Congratulations! You just created freelance positions for yourself that didn’t even exist ten minutes ago – and no one is competing with you for those slots because no one knows about them!

When you are done with that, make a list of publications you would like to write for. Study each publication’s editorial calendar (it’s often easier to get the editorial calendar from an advertising rep. You’ll find them listed on every periodical’s masthead and often online as well. Simply order an advertiser or advertising kit, which is always free and often contains sample issues as well. But be prepared to get pitched yourself, that ad rep wants to make a sale too). Look to see where your inventory fits in the editor’s grand plan. Tailor your pitch to the calendar and tell the editor where the piece would fit well according to his own calendar.

At the end of the week, do the math and see what your actual per hour rate turned out to be. Now do the math on the checks you are expecting to receive this month and figure your hourly rate average from that total. Drop the slow pays and really work the good pays. Build each sale into something larger than it was initially and you’re off and running.

But always watch your hourly rate average. If you are working 60 hours a week for an hourly rate average of $1.15, you would be better off taking a job at the grocery store.
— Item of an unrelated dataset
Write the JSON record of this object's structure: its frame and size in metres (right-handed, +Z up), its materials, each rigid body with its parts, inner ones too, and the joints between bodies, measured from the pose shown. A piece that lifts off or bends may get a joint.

If you are earning an hourly rate average at or above your personal quota then you would be nuts to ever take a real job again.

By the way, those 63 news stories I told you I sell a week – they come off the wires (PR Newswire, Press Pass News from Business Wires, etc) for free and require minimal editing for “Off the Wire” sections of printed and online publications. It takes me about two hours a day, five days a week and earns me about $1200 a week total.

Find the money, skip the glitz and glamour. Then go live a little!